Recorded information
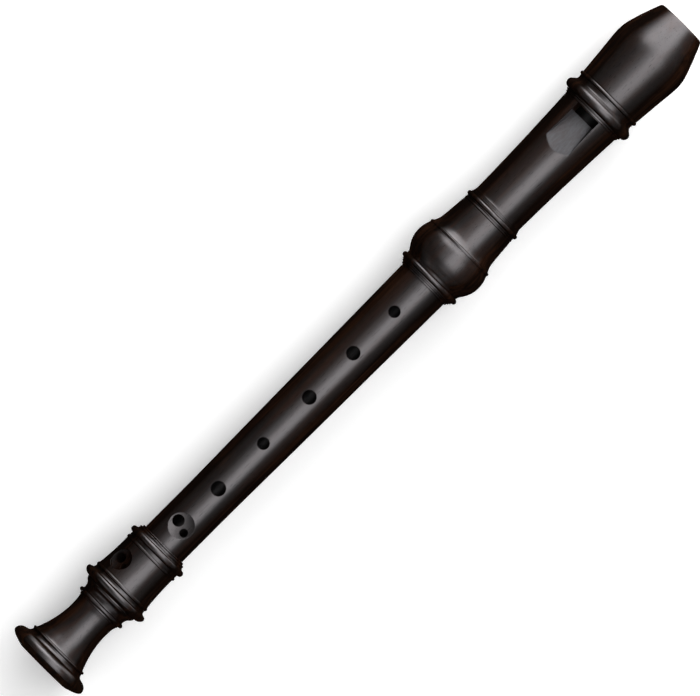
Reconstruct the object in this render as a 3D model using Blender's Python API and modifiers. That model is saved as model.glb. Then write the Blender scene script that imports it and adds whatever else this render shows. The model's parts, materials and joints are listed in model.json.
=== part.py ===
"""A three-piece soprano recorder with its block and the corks of its two tenons.

Each joint is turned standing up, with the foot's end at height 0, the beak at the top and the
finger holes facing -Y. An empty then lays the whole recorder on its back, with the beak towards
+X and the holes up, so that it lies on the foot's rim and on the big ring below the beak.

Outlines and named sizes are in millimetres, and the meshes are in metres.
"""

from math import atan, cos, pi, radians, sin, sqrt

import bmesh
import bpy
from mathutils import Matrix, Vector

MM = 0.001
SIDES = 34  # a flat faces straight down, because 34 leaves a remainder of 2 when divided by 4
MERGE = 0.00001

# Heights of the joints' ends above the foot's end
TIP = 325.0
HEAD_MOUTH = 193.4
FOOT_MOUTH = 61.6
CLEARANCE = 0.3
SHOULDER_BEVEL = 0.2

# How far the front of each joint is turned from straight up, towards the player's right hand
HEAD_TURN = 6.75
MIDDLE_TURN = 2.0
FOOT_TURN = 40.0

# Thickness of the middle joint at its shoulders, as radii
BODY_TOP_RADIUS = 10.33
BODY_END_RADIUS = 9.13

# What the recorder lies on: height along it and radius
RIM_HEIGHT = 3.05
RIM_RADIUS = 16.72
RING_HEIGHT = 282.07
RING_RADIUS = 15.14

# Bores and joints, as radii
HEAD_BORE = 7.0
MIDDLE_BORE_TOP = 6.6
MIDDLE_BORE_END = 4.95
FOOT_BORE_TOP = 4.9
FOOT_BORE_END = 4.5
FOOT_BELL = 5.4
FOOT_FACE = 11.0
UPPER_SOCKET = 9.0
UPPER_SOCKET_DEPTH = 22.0
LOWER_SOCKET = 7.95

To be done
Beginning at the first line above, repeat exactly until the line containing "from mathutils import Matrix, Vector", which is included.

Task output
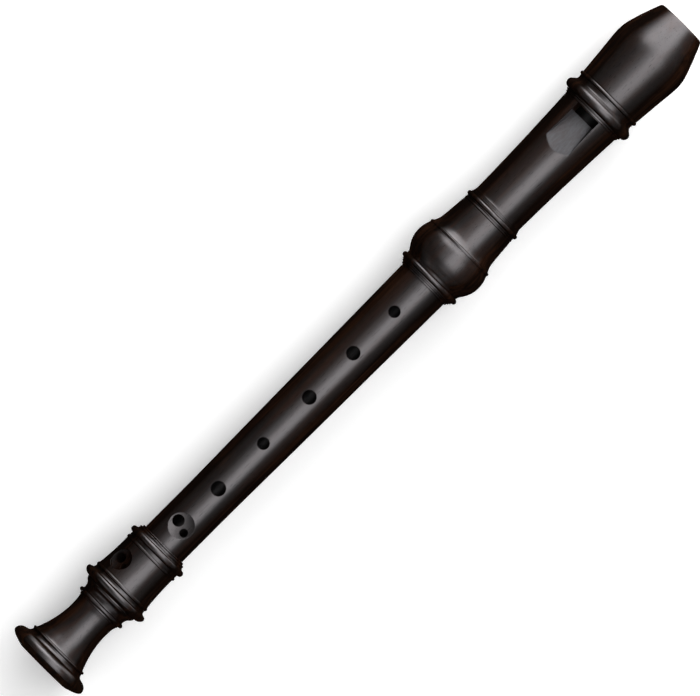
Reconstruct the object in this render as a 3D model using Blender's Python API and modifiers. That model is saved as model.glb. Then write the Blender scene script that imports it and adds whatever else this render shows. The model's parts, materials and joints are listed in model.json.
=== part.py ===
"""A three-piece soprano recorder with its block and the corks of its two tenons.

Each joint is turned standing up, with the foot's end at height 0, the beak at the top and the
finger holes facing -Y. An empty then lays the whole recorder on its back, with the beak towards
+X and the holes up, so that it lies on the foot's rim and on the big ring below the beak.

Outlines and named sizes are in millimetres, and the meshes are in metres.
"""

from math import atan, cos, pi, radians, sin, sqrt

import bmesh
import bpy
from mathutils import Matrix, Vector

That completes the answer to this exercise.